Va anche detto, peraltro, sempre ai fini della valutazione sulla corretta interpretazione delle norme, che i fatti di causa non emergono in maniera così chiara dalla sentenza, la quale in apertura di motivazione esclude che il consorzio abbia reso un servizio alla società ricorrente nell’anno di riferimento, ma poi, nella seconda parte, qualifica i costi di cui alle fatture come “costi di gestione” dell’area assegnata alla ricorrente, e non potendosi, allo stato, interpretare la situazione se non nel senso che la gestione suddetta fosse svolta da parte del consorzio, evidentemente nell’interesse della ricorrente e per lo svolgimento dell’attività di impresa.

La sentenza impugnata, pertanto, deve essere cassata, con rinvio del procedimento alla CTR della Toscana.

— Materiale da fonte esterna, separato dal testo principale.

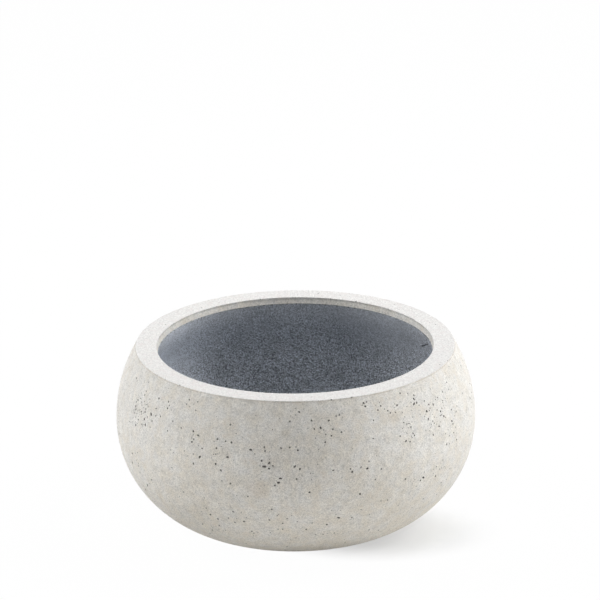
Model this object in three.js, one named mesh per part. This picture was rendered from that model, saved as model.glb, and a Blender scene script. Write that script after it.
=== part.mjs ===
// A round concrete bowl planter: a squat cast bowl with a flat lip, a dark waterproof lining
// let into a rebate under the lip, and a rubber plug in the drain hole of its floor.
// Millimetres, +Z up. The origin is on the ground, on the bowl's axis.

import * as THREE from 'three';

// Bowl, outside
const bowlDiameter = 500;        // across the belly, the widest place
const bowlHeight = 258;
const bellyDrop = 105.6;         // from the lip's top down to the belly
const shoulderRadius = 204.9;    // arc from the belly up to the lip
const heelRadius = 153;          // arc from the belly down to the ground

// Lip
const mouthDiameter = 383;
const lipEase = 1.4;             // small round on the lip's two edges
const bareBandHeight = 10;       // concrete left bare inside, above the lining
const coveDepth = 1.1;           // the bare band is hollowed this deep

// Wall, floor and underside
const wallThickness = 20;        // at the belly, lining included
const floorThickness = 20;       // lining included
const undersideRecess = 3;       // the middle of the underside stands clear of the ground
const undersideRecessRadius = 78;
const recessSlope = 4;           // width of the recess's sloping edge
const heelEase = 2;              // small bevel where the heel meets the ground

// Lining
const liningThickness = 3;
const liningLap = 1.2;           // the lining starts this far inside the mouth's edge
const neckLean = 15;             // degrees off vertical where the lining leaves the lip
const neckPull = 36;             // how far the neck keeps that lean
const bellyPull = 44;            // how far above the belly the wall turns upright

// Drain hole and plug
const drainRadius = 12.5;
const plugGap = 0.6;             // between the plug's shank and the hole
const plugTaper = 1.2;           // the shank is this much thinner at its tip
const plugHeadRadius = 17.5;
const plugHeadThickness = 3.5;
const plugSeatRadius = 20;       // sunk seat for the plug's head in the floor
const plugSeatDepth = 4;
const seatDraft = 1;             // the seat's wall leans in by this much
const plugTipInset = 2;          // the tip stops this far inside the hole
const plugGripRadius = 5;
const plugGripHeight = 8;
const plugEase = 1;

const seatGap = 0.3;             // clearance between pieces that touch
const facetsAround = 64;         // facets round the bowl, a multiple of four
const plugFacetsAround = 32;

const bowlRadius = bowlDiameter / 2;
const mouthRadius = mouthDiameter / 2;
const bellyHeight = bowlHeight - bellyDrop;
const liningTop = bowlHeight - bareBandHeight;
const seatBackRadius = plugSeatRadius + liningThickness;

// Points on an arc in the (radius, height) plane, with both ends, by angle from the horizontal.
function arcPoints(centreR, centreZ, radius, startAngle, endAngle, steps) {
  const points = [];
  for (let i = 0; i <= steps; i++) {
    const angle = startAngle + (endAngle - startAngle) * i / steps;
    points.push(new THREE.Vector2(
      centreR + radius * Math.cos(angle),
      centreZ + radius * Math.sin(angle),
    ));
  }
  return points;
}

// The bare band: a shallow cove from the lip's inner edge down to the lining.
function covePath(topZ, bottomZ, steps) {
  const points = [];
  for (let i = 0; i <= steps; i++) {
    const t = i / steps;
    const hollow = 4 * coveDepth * t * (1 - t);
    points.push(new THREE.Vector2(
      mouthRadius - liningLap * t + hollow,
      topZ + (bottomZ - topZ) * t,
    ));
  }
  return points;
}

// The same path moved sideways, to its left for a positive distance.
function offsetPath(path, distance) {
  return path.map((point, i) => {
    const before = path[Math.max(i - 1, 0)];
    const after = path[Math.min(i + 1, path.length - 1)];
    const along = after.clone().sub(before).normalize();
    return new THREE.Vector2(point.x - distance * along.y, point.y + distance * along.x);
  });
}

// A solid turned about +Z from an outline in the (radius, height) plane.
function turned(outline, facets) {
  const geometry = new THREE.LatheGeometry(outline, facets);
  geometry.rotateX(Math.PI / 2);
  return geometry;
}

function closed(outline) {
  return [...outline, outline[0].clone()];
}

// The outside of the bowl, from the ground up to the lip's outer edge.
function outsidePath() {
  const heelCentre = bowlRadius - heelRadius;
  const shoulderCentre = bowlRadius - shoulderRadius;
  const heelStart = -Math.asin((bellyHeight - heelEase) / heelRadius);
  const shoulderEnd = Math.asin((bellyDrop - lipEase) / shoulderRadius);
  const groundRadius = heelCentre + Math.sqrt(heelRadius ** 2 - bellyHeight ** 2);
  return [
    new THREE.Vector2(groundRadius, 0),
    ...arcPoints(heelCentre, bellyHeight, heelRadius, heelStart, 0, 12),
    ...arcPoints(shoulderCentre, bellyHeight, shoulderRadius, 0, shoulderEnd, 6).slice(1),
  ];
}

// The face of the lining that the soil touches, from the lip down to the floor.
function insidePath() {
  const wallRadius = bowlRadius - wallThickness;
  const cornerRadius = bellyHeight - floorThickness;
  const lean = THREE.MathUtils.degToRad(neckLean);
  const neckTop = new THREE.Vector2(mouthRadius - liningLap, liningTop);
  const neck = new THREE.CubicBezierCurve(
    neckTop,
    new THREE.Vector2(
      neckTop.x + neckPull * Math.sin(lean),
      neckTop.y - neckPull * Math.cos(lean),
    ),
    new THREE.Vector2(wallRadius, bellyHeight + bellyPull),
    new THREE.Vector2(wallRadius, bellyHeight),
  );
  const cornerCentre = wallRadius - cornerRadius;
  return [
    ...neck.getPoints(8),
    ...arcPoints(cornerCentre, bellyHeight, cornerRadius, 0, -Math.PI / 2, 10).slice(1),
  ];
}

// Cast bowl: heel, belly and shoulder outside, flat lip, bare band, then the rebate for the lining.
function concreteShell() {
  const outside = outsidePath();
  const lipOuter = outside[outside.length - 1].x;
  const bedding = offsetPath(insidePath(), liningThickness + seatGap);
  const rebateTop = liningTop + seatGap;
  bedding[0].y = rebateTop;
  const beddingFloor = floorThickness - liningThickness - seatGap;
  bedding[bedding.length - 1].y = beddingFloor;
  const outline = [
    new THREE.Vector2(undersideRecessRadius + recessSlope, 0),
    ...outside,
    ...arcPoints(lipOuter - lipEase, bowlHeight - lipEase, lipEase, Math.PI / 8, Math.PI / 2, 2),
    ...arcPoints(mouthRadius + lipEase, bowlHeight - lipEase, lipEase, Math.PI / 2, Math.PI, 3),
    ...covePath(bowlHeight - lipEase, rebateTop, 6).slice(1),
    ...bedding,
    new THREE.Vector2(seatBackRadius + seatGap, beddingFloor),
    new THREE.Vector2(seatBackRadius + seatGap, beddingFloor - plugSeatDepth),
    new THREE.Vector2(drainRadius, beddingFloor - plugSeatDepth),
    new THREE.Vector2(drainRadius, undersideRecess),
    new THREE.Vector2(undersideRecessRadius, undersideRecess),
  ];
  return turned(closed(outline), facetsAround);
}

// Lining: an even skin that hangs in the rebate, flush with the bare band above it.
function innerLiner() {
  const face = insidePath();
  const back = offsetPath(face, liningThickness);
  back[0].y = liningTop;
  back[back.length - 1].y = floorThickness - liningThickness;
  const seatTop = floorThickness - plugSeatDepth;
  const outline = [
    ...face,
    new THREE.Vector2(plugSeatRadius, floorThickness),
    new THREE.Vector2(plugSeatRadius - seatDraft, seatTop),
    new THREE.Vector2(drainRadius, seatTop),
    new THREE.Vector2(drainRadius, seatTop - liningThickness),
    new THREE.Vector2(seatBackRadius, seatTop - liningThickness),
    new THREE.Vector2(seatBackRadius, floorThickness - liningThickness),
    ...back.reverse(),
  ];
  return turned(closed(outline), facetsAround);
}

// Plug: a tapered shank in the hole, a flat head in its sunk seat and a grip to pull it by.
function drainPlug() {
  const shankRadius = drainRadius - plugGap;
  const tip = undersideRecess + plugTipInset;
  const headBottom = floorThickness - plugSeatDepth + seatGap;
  const headTop = headBottom + plugHeadThickness;
  const gripTop = headTop + plugGripHeight;
  const outline = [
    new THREE.Vector2(0, tip),
    new THREE.Vector2(shankRadius - plugTaper - plugEase, tip),
    new THREE.Vector2(shankRadius - plugTaper, tip + plugEase),
    new THREE.Vector2(shankRadius, headBottom),
    new THREE.Vector2(plugHeadRadius, headBottom),
    ...arcPoints(plugHeadRadius - plugEase, headTop - plugEase, plugEase, 0, Math.PI / 2, 3),
    new THREE.Vector2(plugGripRadius + plugEase, headTop),
    new THREE.Vector2(plugGripRadius - plugEase, headTop + plugGripHeight / 3),
    ...arcPoints(
      plugGripRadius - plugEase,
      gripTop - plugGripHeight / 4,
      plugGripHeight / 4,
      -Math.PI / 4,
      Math.PI / 2,
      5,
    ),
    new THREE.Vector2(0, gripTop),
  ];
  return turned(outline, plugFacetsAround);
}

function piece(name, geometry, color, roughness) {
  const material = new THREE.MeshStandardMaterial({ color, roughness, metalness: 0 });
  const mesh = new THREE.Mesh(geometry, material);
  mesh.name = name;
  return mesh;
}

const planter = new THREE.Group();
planter.add(piece('concrete_shell', concreteShell(), 0xdedcd6, 0.85));
planter.add(piece('inner_liner', innerLiner(), 0x565c66, 0.8));
planter.add(piece('drain_plug', drainPlug(), 0x1c1c1e, 0.7));

export default planter;
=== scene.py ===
import math
import random

import bpy
from mathutils import Matrix, Vector


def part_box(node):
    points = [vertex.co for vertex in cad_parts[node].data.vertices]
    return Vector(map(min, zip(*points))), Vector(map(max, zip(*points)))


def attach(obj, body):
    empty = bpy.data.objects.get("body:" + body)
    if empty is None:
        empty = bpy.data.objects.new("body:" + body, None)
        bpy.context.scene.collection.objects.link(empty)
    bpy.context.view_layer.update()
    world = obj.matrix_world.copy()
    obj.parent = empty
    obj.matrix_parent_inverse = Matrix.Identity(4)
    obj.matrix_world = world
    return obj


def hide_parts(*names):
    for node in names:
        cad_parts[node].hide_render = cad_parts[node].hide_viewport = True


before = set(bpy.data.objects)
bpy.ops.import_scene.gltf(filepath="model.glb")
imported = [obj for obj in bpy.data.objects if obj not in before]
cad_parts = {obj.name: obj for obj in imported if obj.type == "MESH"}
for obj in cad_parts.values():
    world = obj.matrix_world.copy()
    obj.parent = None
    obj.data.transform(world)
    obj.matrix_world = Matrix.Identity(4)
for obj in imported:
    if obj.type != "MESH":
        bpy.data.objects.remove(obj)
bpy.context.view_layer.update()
scene = bpy.context.scene
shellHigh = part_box("concrete_shell")[1]
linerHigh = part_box("inner_liner")[1]
plugLow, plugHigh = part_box("drain_plug")


def feed(tree, socket, value):
    # links another node's output, or sets a plain value
    if isinstance(value, bpy.types.NodeSocket):
        tree.links.new(value, socket)
    else:
        socket.default_value = value


def addNode(tree, kind, inputs=None, **settings):
    node = tree.nodes.new(kind)
    for name, value in settings.items():
        setattr(node, name, value)
    for name, value in (inputs or {}).items():
        feed(tree, node.inputs[name], value)
    return node


def mathNode(tree, operation, a, b=None, c=None, clamp=False):
    node = addNode(tree, "ShaderNodeMath", operation=operation, use_clamp=clamp)
    for index, value in enumerate((a, b, c)):
        if value is not None:
            feed(tree, node.inputs[index], value)
    return node.outputs[0]


def times(tree, a, b):
    return mathNode(tree, "MULTIPLY", a, b)


def vectorMath(tree, operation, a, b=None):
    node = addNode(tree, "ShaderNodeVectorMath", operation=operation)
    feed(tree, node.inputs[0], a)
    if b is not None:
        feed(tree, node.inputs[1], b)
    return node.outputs["Value"] if operation in ("LENGTH", "DOT_PRODUCT") else node.outputs[0]


def scaled(tree, vector, factor):
    # a direction or a colour, times a number
    node = addNode(tree, "ShaderNodeVectorMath", {"Scale": factor}, operation="SCALE")
    feed(tree, node.inputs[0], vector)
    return node.outputs[0]


def distanceTo(tree, place, spot):
    return vectorMath(tree, "LENGTH", vectorMath(tree, "SUBTRACT", place, spot))


def smoothStep(tree, value, low, high):
    node = addNode(tree, "ShaderNodeMapRange", {"Value": value, "From Min": low, "From Max": high},
                   interpolation_type="SMOOTHSTEP")
    return node.outputs["Result"]


def arcPoints(centreR, centreZ, radius, startAngle, endAngle, steps):
    # outlines are drawn in a plane of radius and height
    points = []
    for i in range(steps + 1):
        angle = startAngle + (endAngle - startAngle) * i / steps
        points.append((centreR + radius * math.cos(angle), centreZ + radius * math.sin(angle)))
    return points


def linePoints(start, end, steps):
    return [tuple(a + (b - a) * i / steps for a, b in zip(start, end)) for i in range(steps + 1)]


def joinPaths(*paths):
    # one closed outline, without a point twice
    outline = []
    for path in paths:
        for point in path:
            if not outline or math.dist(point, outline[-1]) > 1e-5:
                outline.append(point)
    if math.dist(outline[0], outline[-1]) < 1e-5:
        outline.pop()
    return outline


def offsetPath(path, distance):
    # the same path moved to its left
    moved = []
    for i, (r, z) in enumerate(path):
        r0, z0 = path[max(i - 1, 0)]
        r1, z1 = path[min(i + 1, len(path) - 1)]
        length = math.hypot(r1 - r0, z1 - z0)
        moved.append((r - distance * (z1 - z0) / length, z + distance * (r1 - r0) / length))
    return moved


def aroundAxis(radius, turn, height):
    # turn in radians, 0 towards the viewer, positive to the right
    return Vector((radius * math.sin(turn), -radius * math.cos(turn), height))


def pointsObject(name, points):
    mesh = bpy.data.meshes.new(name)
    mesh.from_pydata(points, [], [])
    obj = bpy.data.objects.new(name, mesh)
    scene.collection.objects.link(obj)
    return obj


def outlineObject(name, outline):
    return pointsObject(name, [(r, 0, z) for r, z in outline])


def marksObject(name, marks):
    # each mark: point, size, how far it is sunk, how far it is drawn out, spin
    obj = pointsObject(name, [mark[0] for mark in marks])
    for column, label in enumerate(("size", "sink", "stretch", "spin"), start=1):
        attribute = obj.data.attributes.new(label, "FLOAT", "POINT")
        attribute.data.foreach_set("value", [mark[column] for mark in marks])
    return obj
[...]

In sede di rinvio, occorrerà, quindi, per prima cosa chiarire esattamente i fatti, e cioè la situazione di fatto che intercorreva tra consorzio e società ricorrente, ed il rapporto tra i due soggetti, attesa la varietà di situazioni che si possono presentare (Sez. Un. 12190 e 12191 del 2016, ma anche sez. V, n. 13360 del 2019), ed alla luce di questi valutare se nel caso concreto la spesa possa ritenersi inerente, tenendo, però, conto della definizione sopra esposta di tale concetto. Infine occorrerrà valutare, a seconda della qualificazione del costo, i criteri di eventuale deducibilità.

L’accoglimento del ricorso principale determina l’assorbimento del ricorso incidentale, atteso che la analisi della fondatezza o meno dell’accertamento è preliminare rispetto a quella delle sanzioni.

P.Q.M.

Accoglie il motivo del ricorso principale.

Cassa la sentenza impugnata e rinvia la causa alla CTR della Toscana, in diversa composizione, anche per le spese del presente giudizio.

Dichiara assorbito il motivo del ricorso incidentale.

Così deciso in Roma, nella Camera di consiglio, il 18 settembre 2019.